● What to do
Everything in the listing below from the line containing "Model this object" through the line containing "const FIT_GAP = 0.3;" should be repeated exactly; leave out every other line.

● Supplied material
+-------+
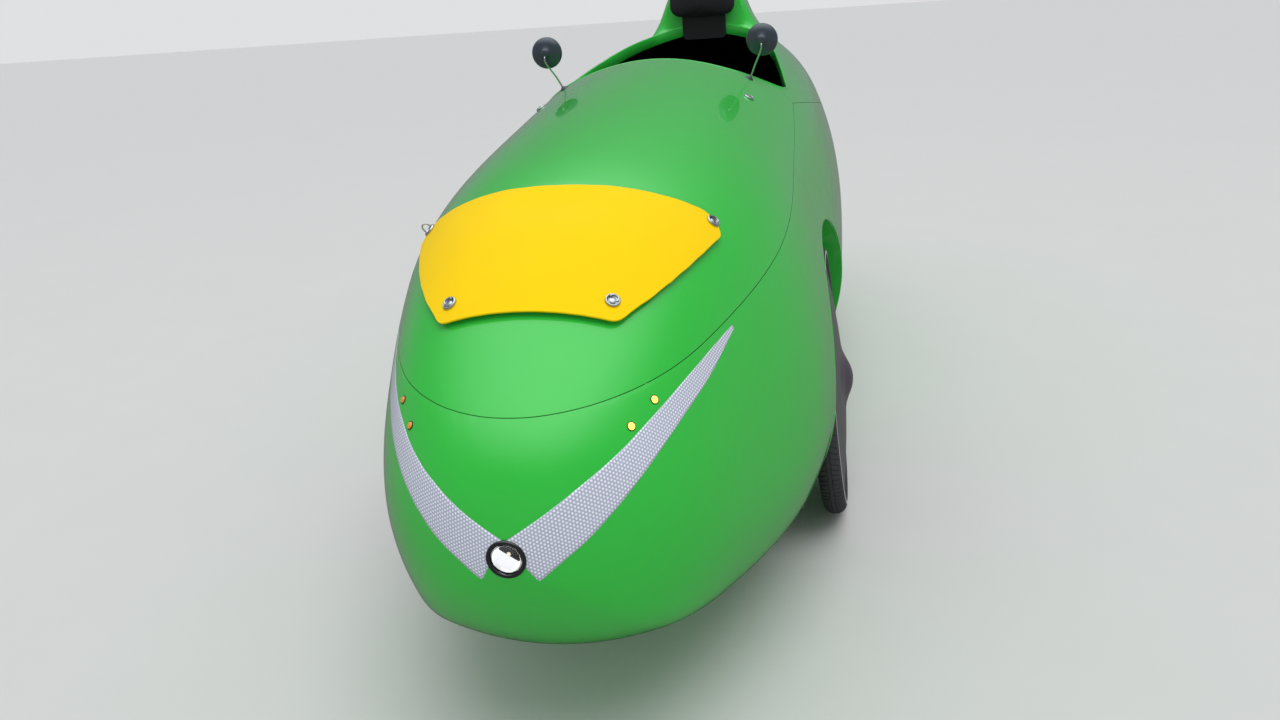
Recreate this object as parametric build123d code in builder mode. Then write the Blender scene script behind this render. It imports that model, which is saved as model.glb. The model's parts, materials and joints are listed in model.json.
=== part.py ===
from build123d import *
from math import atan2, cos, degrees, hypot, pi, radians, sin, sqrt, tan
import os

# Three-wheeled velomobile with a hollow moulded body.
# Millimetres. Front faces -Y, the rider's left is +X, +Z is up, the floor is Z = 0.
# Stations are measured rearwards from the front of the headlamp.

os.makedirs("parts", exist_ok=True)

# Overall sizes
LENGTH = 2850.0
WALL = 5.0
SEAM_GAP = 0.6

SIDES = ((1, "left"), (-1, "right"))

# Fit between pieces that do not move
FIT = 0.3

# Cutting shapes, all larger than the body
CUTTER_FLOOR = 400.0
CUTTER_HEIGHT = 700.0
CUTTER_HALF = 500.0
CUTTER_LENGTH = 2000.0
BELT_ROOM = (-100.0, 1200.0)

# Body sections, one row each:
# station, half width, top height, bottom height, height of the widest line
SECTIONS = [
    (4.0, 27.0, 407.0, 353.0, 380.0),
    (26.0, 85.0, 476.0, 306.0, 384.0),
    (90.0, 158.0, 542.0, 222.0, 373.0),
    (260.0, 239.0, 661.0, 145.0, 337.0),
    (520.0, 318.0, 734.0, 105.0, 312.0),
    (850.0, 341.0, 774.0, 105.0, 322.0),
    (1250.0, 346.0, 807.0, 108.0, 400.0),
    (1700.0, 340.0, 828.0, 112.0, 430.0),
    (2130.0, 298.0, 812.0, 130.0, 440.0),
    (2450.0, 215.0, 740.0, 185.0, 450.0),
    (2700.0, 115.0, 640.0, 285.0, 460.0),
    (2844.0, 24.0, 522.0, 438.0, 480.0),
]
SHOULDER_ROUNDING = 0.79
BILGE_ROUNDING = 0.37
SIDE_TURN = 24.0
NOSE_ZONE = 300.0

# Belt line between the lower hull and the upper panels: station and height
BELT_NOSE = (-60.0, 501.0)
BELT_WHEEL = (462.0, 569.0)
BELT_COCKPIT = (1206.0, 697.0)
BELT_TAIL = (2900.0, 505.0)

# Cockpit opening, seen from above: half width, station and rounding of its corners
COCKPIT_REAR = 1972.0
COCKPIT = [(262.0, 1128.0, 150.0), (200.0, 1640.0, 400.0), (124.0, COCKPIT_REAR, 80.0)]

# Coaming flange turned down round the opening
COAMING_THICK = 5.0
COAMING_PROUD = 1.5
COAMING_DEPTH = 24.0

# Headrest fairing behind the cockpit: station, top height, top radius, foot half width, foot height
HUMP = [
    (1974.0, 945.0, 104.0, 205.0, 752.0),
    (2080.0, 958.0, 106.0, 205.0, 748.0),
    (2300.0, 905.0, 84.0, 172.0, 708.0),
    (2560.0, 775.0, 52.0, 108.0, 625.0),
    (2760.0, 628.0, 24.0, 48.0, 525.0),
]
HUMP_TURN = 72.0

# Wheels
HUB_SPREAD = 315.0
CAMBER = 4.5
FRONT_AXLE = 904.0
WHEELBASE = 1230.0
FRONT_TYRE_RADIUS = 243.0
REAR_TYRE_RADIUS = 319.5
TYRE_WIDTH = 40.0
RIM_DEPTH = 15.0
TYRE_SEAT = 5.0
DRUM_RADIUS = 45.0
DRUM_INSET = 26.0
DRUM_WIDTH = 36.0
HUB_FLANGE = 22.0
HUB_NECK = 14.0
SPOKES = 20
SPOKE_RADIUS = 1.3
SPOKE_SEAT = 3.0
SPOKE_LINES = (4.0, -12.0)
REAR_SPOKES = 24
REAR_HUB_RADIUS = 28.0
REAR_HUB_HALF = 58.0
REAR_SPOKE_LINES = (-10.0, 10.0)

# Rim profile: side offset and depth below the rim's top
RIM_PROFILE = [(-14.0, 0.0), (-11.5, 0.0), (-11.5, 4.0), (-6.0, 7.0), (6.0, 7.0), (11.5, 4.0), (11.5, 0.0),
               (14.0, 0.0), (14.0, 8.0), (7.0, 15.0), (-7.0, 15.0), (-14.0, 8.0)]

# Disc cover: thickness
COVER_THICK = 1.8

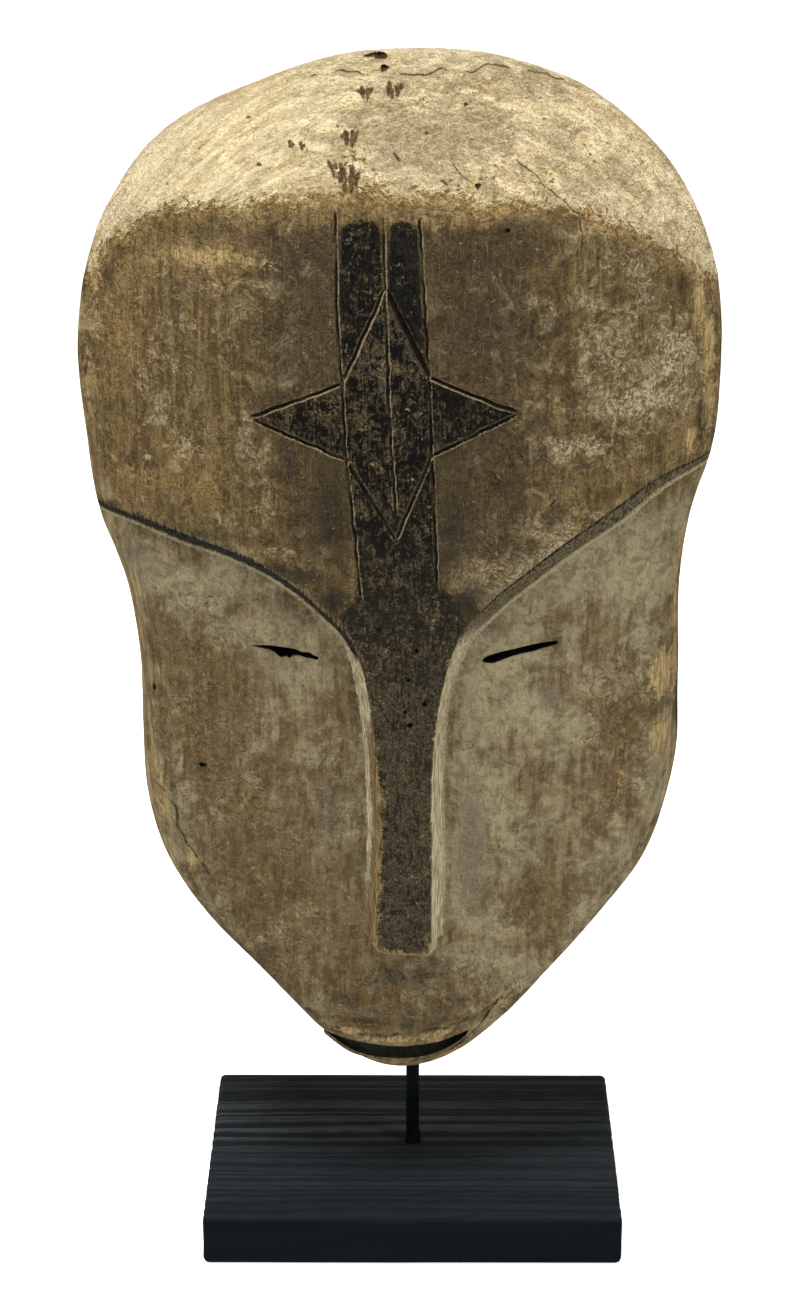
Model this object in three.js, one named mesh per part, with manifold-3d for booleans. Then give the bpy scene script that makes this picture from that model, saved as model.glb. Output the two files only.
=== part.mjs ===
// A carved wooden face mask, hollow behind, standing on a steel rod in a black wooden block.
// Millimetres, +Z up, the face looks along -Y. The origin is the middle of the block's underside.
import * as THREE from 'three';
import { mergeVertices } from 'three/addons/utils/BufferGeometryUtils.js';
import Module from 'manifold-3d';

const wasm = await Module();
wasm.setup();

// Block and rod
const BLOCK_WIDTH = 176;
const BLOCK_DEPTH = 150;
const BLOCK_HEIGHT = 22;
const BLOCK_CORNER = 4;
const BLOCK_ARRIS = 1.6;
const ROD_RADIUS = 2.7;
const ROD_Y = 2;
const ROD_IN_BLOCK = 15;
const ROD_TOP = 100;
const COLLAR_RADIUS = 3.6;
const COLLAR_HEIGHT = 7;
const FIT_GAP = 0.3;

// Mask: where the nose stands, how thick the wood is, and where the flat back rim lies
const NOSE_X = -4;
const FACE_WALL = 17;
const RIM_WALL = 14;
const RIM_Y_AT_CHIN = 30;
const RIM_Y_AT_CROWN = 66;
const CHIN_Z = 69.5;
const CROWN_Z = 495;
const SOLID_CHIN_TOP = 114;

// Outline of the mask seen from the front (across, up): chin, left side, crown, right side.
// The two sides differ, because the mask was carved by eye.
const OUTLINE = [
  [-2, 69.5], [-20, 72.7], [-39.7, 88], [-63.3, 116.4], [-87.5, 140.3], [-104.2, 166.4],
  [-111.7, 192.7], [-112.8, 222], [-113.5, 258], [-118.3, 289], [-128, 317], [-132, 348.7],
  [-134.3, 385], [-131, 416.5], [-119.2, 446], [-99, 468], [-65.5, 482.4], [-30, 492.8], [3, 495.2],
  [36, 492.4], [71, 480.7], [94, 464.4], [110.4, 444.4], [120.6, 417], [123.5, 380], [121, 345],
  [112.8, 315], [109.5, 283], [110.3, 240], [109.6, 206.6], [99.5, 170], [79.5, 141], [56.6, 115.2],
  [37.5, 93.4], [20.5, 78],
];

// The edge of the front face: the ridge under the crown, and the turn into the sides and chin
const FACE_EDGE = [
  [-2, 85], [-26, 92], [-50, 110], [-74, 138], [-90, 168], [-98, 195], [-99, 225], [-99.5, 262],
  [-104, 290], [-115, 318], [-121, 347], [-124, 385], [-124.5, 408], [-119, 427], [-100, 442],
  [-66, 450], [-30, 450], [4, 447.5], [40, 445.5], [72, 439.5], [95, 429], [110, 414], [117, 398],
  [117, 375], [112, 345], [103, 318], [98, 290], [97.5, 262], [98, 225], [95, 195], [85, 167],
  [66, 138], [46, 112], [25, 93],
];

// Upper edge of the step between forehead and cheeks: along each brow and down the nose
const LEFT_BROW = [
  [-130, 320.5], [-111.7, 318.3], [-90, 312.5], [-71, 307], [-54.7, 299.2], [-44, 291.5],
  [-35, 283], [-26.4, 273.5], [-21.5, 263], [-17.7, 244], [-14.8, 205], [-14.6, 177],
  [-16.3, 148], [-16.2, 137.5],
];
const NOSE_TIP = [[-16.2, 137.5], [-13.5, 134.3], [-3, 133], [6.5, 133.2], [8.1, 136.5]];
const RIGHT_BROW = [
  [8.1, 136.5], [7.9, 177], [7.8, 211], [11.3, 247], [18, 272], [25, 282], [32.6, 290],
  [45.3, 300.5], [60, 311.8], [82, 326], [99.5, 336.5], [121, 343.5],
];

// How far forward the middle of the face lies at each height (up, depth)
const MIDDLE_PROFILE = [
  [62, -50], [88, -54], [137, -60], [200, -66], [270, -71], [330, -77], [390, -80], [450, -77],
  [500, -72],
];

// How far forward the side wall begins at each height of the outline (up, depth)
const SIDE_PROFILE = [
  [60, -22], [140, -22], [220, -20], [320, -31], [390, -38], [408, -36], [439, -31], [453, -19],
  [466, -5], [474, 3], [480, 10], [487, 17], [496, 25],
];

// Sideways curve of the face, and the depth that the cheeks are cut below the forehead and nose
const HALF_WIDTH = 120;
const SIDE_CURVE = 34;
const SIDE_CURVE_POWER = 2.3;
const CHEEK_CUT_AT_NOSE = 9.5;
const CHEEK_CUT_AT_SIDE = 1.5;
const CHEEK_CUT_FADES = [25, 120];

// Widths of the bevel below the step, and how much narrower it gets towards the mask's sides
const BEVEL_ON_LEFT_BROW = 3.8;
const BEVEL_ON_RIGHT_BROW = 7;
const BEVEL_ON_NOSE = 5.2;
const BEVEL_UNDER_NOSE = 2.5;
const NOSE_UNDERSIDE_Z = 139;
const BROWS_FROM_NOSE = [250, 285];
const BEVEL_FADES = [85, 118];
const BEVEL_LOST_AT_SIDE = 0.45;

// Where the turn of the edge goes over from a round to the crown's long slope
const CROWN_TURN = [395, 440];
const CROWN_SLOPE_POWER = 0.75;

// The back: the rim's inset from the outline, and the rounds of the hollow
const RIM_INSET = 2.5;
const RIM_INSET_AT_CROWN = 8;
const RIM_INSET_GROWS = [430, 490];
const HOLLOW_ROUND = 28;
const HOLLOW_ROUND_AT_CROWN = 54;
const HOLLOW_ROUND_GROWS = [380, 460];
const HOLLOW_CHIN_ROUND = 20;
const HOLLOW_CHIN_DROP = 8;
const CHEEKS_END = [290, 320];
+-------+
● Complete answer
Model this object in three.js, one named mesh per part, with manifold-3d for booleans. Then give the bpy scene script that makes this picture from that model, saved as model.glb. Output the two files only.
=== part.mjs ===
// A carved wooden face mask, hollow behind, standing on a steel rod in a black wooden block.
// Millimetres, +Z up, the face looks along -Y. The origin is the middle of the block's underside.
import * as THREE from 'three';
import { mergeVertices } from 'three/addons/utils/BufferGeometryUtils.js';
import Module from 'manifold-3d';

const wasm = await Module();
wasm.setup();

// Block and rod
const BLOCK_WIDTH = 176;
const BLOCK_DEPTH = 150;
const BLOCK_HEIGHT = 22;
const BLOCK_CORNER = 4;
const BLOCK_ARRIS = 1.6;
const ROD_RADIUS = 2.7;
const ROD_Y = 2;
const ROD_IN_BLOCK = 15;
const ROD_TOP = 100;
const COLLAR_RADIUS = 3.6;
const COLLAR_HEIGHT = 7;
const FIT_GAP = 0.3;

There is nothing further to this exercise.